We have stopped using the stabilizers and we have picked up quite a bit of speed, and so we quickly headed towards a cut into the peninsula where several abandoned summer camps lie shrouded in tall weeds.
It's usually a good spot for herons and even cranes and the spot didn't disappoint us, in fact it even provided us with a surprise. In the back of the cut  floated an alligator which seemed to view our approach with disdain. Turning the canoe toward it Renita had the camera in hand as I tried to get closer but the gator swirled and sunk below surface. Was it being cautious or was it starting its stalk of some Wyoming snack?
Turning the canoe away from the gators last location I couldn't help but think of the kayaker in the news who disappeared as a large crocodile pulled him from his craft. My fears were needless however as the gator soon reappeared in the same location. None the less the warm temperatures made it the fist swimming gator we have seen while canoeing!

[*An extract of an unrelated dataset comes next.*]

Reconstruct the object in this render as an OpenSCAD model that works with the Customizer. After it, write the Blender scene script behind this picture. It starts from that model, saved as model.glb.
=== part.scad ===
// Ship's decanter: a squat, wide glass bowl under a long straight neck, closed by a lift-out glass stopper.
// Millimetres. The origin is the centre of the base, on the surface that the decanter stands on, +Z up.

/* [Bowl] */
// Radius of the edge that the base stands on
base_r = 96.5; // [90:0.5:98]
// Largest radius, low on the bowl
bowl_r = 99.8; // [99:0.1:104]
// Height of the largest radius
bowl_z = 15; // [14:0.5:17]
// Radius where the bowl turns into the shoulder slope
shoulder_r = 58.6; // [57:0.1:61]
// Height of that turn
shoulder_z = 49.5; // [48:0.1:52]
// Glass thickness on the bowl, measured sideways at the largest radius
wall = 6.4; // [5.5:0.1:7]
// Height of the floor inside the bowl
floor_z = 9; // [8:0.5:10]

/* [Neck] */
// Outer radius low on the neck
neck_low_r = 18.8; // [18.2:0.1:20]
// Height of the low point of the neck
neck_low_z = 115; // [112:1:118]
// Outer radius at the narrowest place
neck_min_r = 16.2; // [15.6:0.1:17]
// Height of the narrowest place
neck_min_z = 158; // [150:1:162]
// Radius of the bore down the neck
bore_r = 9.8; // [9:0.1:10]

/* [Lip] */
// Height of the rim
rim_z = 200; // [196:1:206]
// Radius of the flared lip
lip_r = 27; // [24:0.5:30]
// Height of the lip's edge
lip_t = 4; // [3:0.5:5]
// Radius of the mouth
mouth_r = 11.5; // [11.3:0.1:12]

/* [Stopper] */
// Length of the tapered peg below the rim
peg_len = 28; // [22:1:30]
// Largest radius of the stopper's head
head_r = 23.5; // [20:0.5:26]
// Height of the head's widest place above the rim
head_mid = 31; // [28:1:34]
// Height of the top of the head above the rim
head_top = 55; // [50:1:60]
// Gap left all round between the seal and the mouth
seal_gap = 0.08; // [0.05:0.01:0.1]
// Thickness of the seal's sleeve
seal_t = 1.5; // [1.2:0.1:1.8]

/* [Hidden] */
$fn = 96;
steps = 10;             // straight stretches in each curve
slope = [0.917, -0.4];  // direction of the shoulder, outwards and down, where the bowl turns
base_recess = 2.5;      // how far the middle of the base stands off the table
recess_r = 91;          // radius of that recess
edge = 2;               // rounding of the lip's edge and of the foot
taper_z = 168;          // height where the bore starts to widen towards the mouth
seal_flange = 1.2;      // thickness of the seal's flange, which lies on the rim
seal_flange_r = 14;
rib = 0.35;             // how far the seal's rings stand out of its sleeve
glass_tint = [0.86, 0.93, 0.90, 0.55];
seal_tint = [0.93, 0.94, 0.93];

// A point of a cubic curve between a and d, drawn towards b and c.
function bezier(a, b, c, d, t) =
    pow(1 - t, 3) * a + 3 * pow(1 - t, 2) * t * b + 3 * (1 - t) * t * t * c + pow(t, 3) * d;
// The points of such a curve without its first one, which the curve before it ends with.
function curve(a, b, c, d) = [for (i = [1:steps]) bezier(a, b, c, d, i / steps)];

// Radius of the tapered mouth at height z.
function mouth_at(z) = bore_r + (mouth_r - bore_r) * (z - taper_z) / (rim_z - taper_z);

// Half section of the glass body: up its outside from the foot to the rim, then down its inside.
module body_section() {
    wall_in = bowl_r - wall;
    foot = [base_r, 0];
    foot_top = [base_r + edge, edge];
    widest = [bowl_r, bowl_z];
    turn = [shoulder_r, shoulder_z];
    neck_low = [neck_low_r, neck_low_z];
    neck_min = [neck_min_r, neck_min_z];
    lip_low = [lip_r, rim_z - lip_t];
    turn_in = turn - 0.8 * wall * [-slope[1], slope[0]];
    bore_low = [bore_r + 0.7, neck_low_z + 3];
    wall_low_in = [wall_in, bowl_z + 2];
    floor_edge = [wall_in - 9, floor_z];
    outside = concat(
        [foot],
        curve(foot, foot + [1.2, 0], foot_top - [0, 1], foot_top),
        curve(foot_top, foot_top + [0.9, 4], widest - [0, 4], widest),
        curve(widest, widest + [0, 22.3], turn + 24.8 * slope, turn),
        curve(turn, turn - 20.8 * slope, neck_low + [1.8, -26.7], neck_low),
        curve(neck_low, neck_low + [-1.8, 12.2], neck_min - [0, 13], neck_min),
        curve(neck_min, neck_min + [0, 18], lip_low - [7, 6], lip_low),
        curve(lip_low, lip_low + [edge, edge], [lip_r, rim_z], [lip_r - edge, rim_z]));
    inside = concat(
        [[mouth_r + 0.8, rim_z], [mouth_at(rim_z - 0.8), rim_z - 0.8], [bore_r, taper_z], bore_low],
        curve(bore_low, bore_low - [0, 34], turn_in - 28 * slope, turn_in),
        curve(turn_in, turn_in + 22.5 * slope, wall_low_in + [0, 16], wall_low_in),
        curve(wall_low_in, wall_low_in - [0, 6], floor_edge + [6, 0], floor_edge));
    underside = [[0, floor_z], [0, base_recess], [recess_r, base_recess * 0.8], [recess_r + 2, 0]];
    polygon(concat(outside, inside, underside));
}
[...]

We headed further up the peninsula and passed several waders and yakers,(kayakers). One was landing a nice trout and so of course my thoughts turned to fishing and we tied up to an abandoned duck blind to cast out our poles. No fish bothered us however and so we reeled in and headed further up the bay to a large oyster bar.
Looking for the opening into a back bay, we had canoed it last year, we passed it unfound and instead paddled around the oyster bar.which makes a prominent point on the west shore of the bay. Sandpipers fed along the shore and great egrets and American ibis, both extremely common here, waded the shallow water.
A great blue heron sat perched on a duck blind, also empty, and the water was a smooth as the first ice on a northern lake, as we continued along effortlessly. Of course mullet were jumping and it was just a beautiful day canoeing the coastal bend.
A small cold front passed and the wind shifted to the north, blowing us back to our take out point. We never did have a bite but it didn't matter, it was winter time and we were in t-shirts and shorts. Every moment we spend on the water is a blessing and a reaffirmation of our decision to go full time. Clear skies.